I come from a family of women in a conservative country. Just within my family alone there are countless stories of women being completely financially dependent on their husbands, and having their lives turned upside down when the men have passed away or, in some cases, left them without warning. I grew up listening to their stories. My mother ingrained in me to never be financially dependent on a partner, even though she still was.I don't fear for my marriage, but you just never know what life might throw at you. Even if we never divorce, unexpected deaths and critical illnesses can leave a person completely helpless if they affect the bigger earner.

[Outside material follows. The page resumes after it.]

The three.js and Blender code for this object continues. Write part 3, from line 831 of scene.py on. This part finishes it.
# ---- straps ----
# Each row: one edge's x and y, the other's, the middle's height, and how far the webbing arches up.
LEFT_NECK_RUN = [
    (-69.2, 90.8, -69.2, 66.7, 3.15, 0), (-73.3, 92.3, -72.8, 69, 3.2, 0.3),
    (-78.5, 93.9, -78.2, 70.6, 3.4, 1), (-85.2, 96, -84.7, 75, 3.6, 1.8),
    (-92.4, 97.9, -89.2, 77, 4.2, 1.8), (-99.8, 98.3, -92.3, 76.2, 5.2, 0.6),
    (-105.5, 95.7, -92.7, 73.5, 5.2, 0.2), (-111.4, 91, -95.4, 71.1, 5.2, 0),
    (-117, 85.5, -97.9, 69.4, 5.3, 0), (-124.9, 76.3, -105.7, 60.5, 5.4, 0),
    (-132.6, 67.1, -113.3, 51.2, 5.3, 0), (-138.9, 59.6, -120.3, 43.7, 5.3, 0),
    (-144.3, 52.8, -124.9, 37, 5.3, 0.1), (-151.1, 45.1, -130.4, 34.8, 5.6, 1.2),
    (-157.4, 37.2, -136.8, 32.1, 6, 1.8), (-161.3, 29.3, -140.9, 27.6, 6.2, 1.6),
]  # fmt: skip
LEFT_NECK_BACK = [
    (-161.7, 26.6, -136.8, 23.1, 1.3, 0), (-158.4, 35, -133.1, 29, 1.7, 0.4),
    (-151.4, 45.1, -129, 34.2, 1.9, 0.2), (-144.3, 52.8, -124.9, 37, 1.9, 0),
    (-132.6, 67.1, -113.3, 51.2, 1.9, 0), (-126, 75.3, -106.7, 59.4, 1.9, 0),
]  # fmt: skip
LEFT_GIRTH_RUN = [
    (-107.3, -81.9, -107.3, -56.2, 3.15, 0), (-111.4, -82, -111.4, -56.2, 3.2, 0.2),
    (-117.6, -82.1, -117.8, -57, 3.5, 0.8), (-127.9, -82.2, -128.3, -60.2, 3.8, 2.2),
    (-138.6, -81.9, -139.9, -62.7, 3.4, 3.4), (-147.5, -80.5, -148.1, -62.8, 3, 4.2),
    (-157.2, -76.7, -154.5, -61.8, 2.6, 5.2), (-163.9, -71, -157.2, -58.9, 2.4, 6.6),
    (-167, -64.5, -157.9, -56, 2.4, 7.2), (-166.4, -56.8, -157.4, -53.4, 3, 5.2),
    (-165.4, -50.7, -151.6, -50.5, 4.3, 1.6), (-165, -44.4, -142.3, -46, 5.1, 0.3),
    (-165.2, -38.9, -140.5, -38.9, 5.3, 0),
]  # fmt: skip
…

Is this what happened with your parents?

When my father passed away a few years ago, my mother had to find a job after having been a SAHM for over 30 years. She now has a comfortable life, and luckily my family owned our house, but my father was the sole earner and the situation could have been a lot worse, for example if she needed to pay rent. My husband always assures me that what's his is mine, in terms of savings, and we have the prenup and our joint house as warranties, but I don't feel like I'm prepared for one of the worst scenarios- If he were to leave me tomorrow and take all his money, I would not feel financially secure. Or, tables turned, if I decided to leave in a heartbeat, I wouldn't have the safety net I do now as a married woman. Of course, I have the benefit of being in a different situation than the women of my family before me, since I have a stable and high-paying job. My husband is also incredibly supportive. He knows how I feel about this, and building my own, personal, separate savings is currently one of our financial priorities as a couple, and we've budgeted for this.

Do you think you could afford single life?

If my husband walked out the door tomorrow with all our joint money, I could still stand on my feet, rent a place, etc., so I do feel that my anxiety is a bit extreme sometimes! But I still carry the stories of my mother, my grandmothers, and my aunts with me. It will take my children or even grandchildren until my branch of the family achieves the financial security that my husband has.